According to Morningstar, the whole idea of income-producing securities is flawed—and I think they are right. In an article entitled “Option Selling Is Not Income,” author Philip Guziec points out that option income is not mysterious free money. Option selling can modify the risk-reward tradeoff for a portfolio, but the income is part of the total return, not some extra money that happens to be lying around.
By way of explanation, he shows a chart of an option income portfolio without the reinvestment of the income. As you can see below, it’s pretty grim.
(click on image to enlarge)
Why is that? Well, the plummeting line is the one where you spend the income instead of reinvesting it in the portfolio. So much for an income-producing security that has “free” income. In this graphic context, it is very clear that the income is just one part of the total return. (You can read the whole article—the link is above—if you want more information on the specifics of an option income portfolio.)
However, I thought the article was great for another reason. Mr. Guziec generalizes the case of option income funds to all income securities. He writes:
In fact, the very concept of an income-producing security is a fallacy. A dollar of return is a dollar of return, whether that return comes from capital gains, coupons, dividends, or option premium.
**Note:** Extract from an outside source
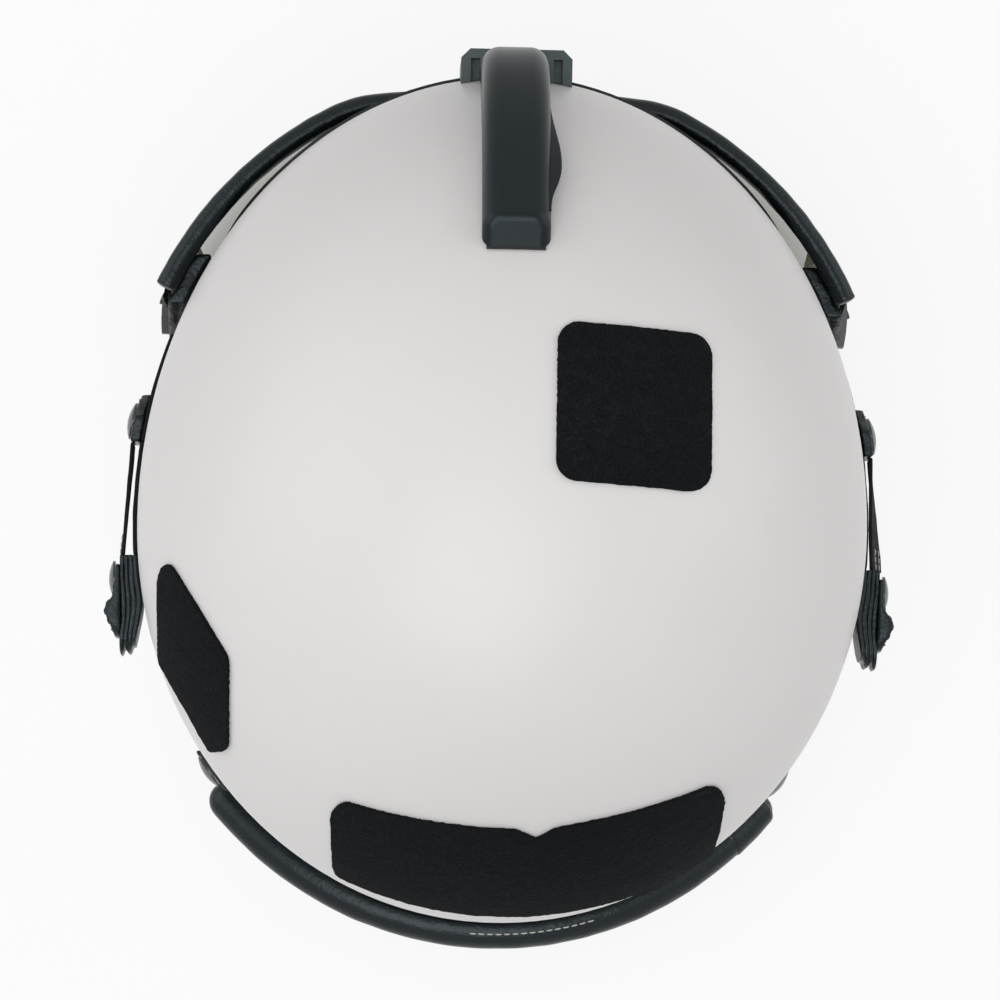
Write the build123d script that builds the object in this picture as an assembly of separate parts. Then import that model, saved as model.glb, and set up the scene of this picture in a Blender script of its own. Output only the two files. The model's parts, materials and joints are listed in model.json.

I put the whole thing in bold because 1) I think it is important, and 2) most investors do not understand this apparently simple point. This can be generalized to investors who refuse to buy certain stocks because they don’t “have enough yield” or who prefer high-yield bonds to investment-grade bonds simply because they “have more yield.” In both cases, income is just part of the total return—and may also move you to a different part of the risk-return spectrum. There is nothing magic about income-producing securities, whether they are MLPs, dividend stocks, bonds, or anything else. What matters is the total return.
From a mathematical standpoint, shaving 25 basis points off of your portfolio every month to spend is no different than spending a 3% dividend yield. Once you can wrap your head around this concept, it’s easy to pursue the best opportunities in the market because you aren’t wearing blinders or forcing investments through a certain screen or set of filters. If your portfolio grows, that 25 basis points keeps getting to be a bigger number and that’s really what matters.